Instruction:
Return the lines where the word "part" occurs.
--- Record excerpts ---
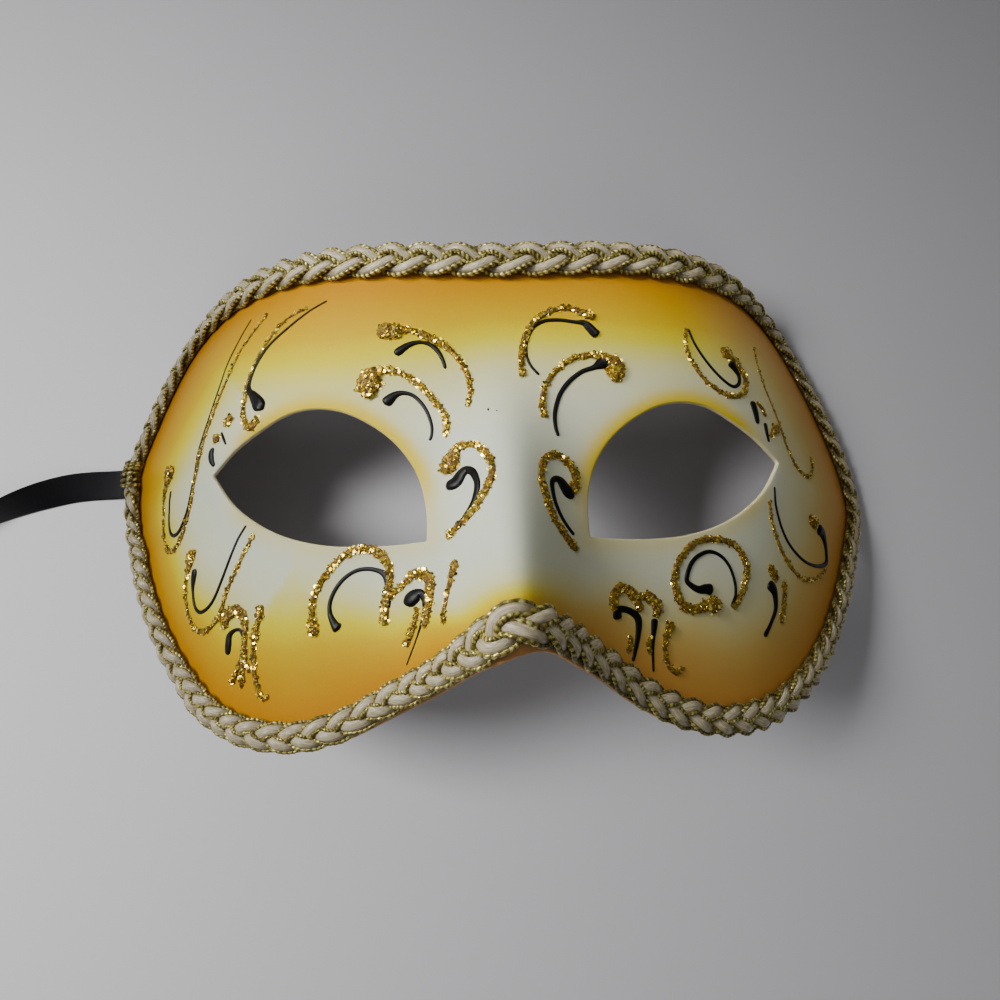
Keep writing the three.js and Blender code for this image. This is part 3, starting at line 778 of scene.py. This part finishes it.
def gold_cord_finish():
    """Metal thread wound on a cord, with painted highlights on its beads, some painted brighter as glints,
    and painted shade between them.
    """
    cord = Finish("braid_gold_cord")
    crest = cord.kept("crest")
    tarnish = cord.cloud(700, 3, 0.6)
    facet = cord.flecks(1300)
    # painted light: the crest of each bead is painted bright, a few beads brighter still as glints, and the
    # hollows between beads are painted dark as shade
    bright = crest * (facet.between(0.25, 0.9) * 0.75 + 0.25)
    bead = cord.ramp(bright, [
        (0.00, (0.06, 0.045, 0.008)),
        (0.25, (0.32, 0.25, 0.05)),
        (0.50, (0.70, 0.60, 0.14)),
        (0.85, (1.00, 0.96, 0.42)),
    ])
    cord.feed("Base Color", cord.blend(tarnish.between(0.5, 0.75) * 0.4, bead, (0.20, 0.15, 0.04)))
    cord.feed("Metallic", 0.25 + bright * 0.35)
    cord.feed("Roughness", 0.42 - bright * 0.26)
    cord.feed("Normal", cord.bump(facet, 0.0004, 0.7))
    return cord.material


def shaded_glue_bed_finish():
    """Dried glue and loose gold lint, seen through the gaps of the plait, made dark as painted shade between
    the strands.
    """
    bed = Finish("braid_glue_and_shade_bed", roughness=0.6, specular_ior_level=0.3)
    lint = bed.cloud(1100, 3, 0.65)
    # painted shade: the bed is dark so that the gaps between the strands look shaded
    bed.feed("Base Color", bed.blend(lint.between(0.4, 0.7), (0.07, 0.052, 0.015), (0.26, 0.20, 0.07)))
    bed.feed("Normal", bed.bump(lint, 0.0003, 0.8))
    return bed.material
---
--- Record excerpts ---
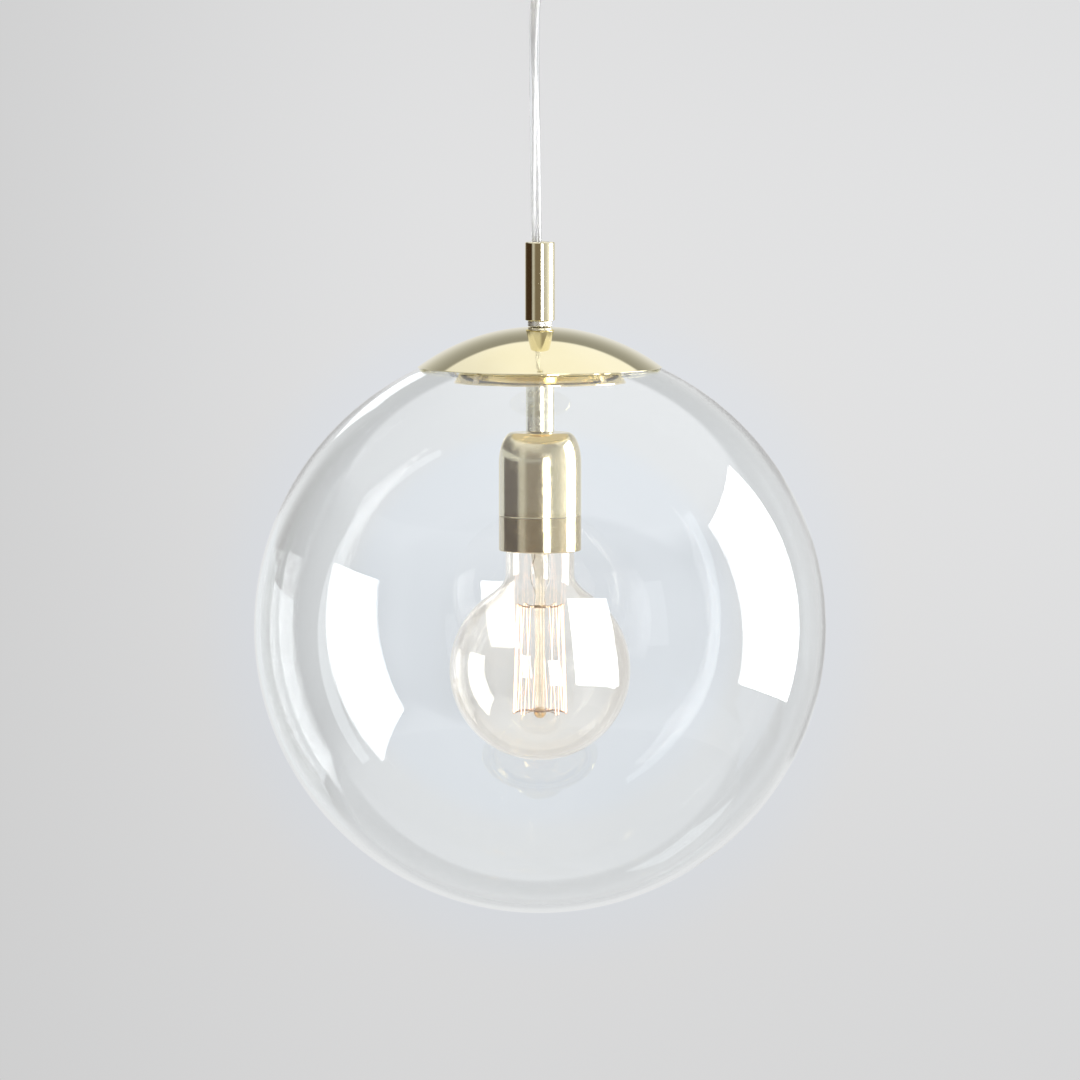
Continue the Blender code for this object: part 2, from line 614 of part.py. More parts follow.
---
--- Record excerpts ---
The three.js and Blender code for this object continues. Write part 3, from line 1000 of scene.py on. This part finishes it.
---
Solution to this task:
Keep writing the three.js and Blender code for this image. This is part 3, starting at line 778 of scene.py. This part finishes it.
Continue the Blender code for this object: part 2, from line 614 of part.py. More parts follow.
The three.js and Blender code for this object continues. Write part 3, from line 1000 of scene.py on. This part finishes it.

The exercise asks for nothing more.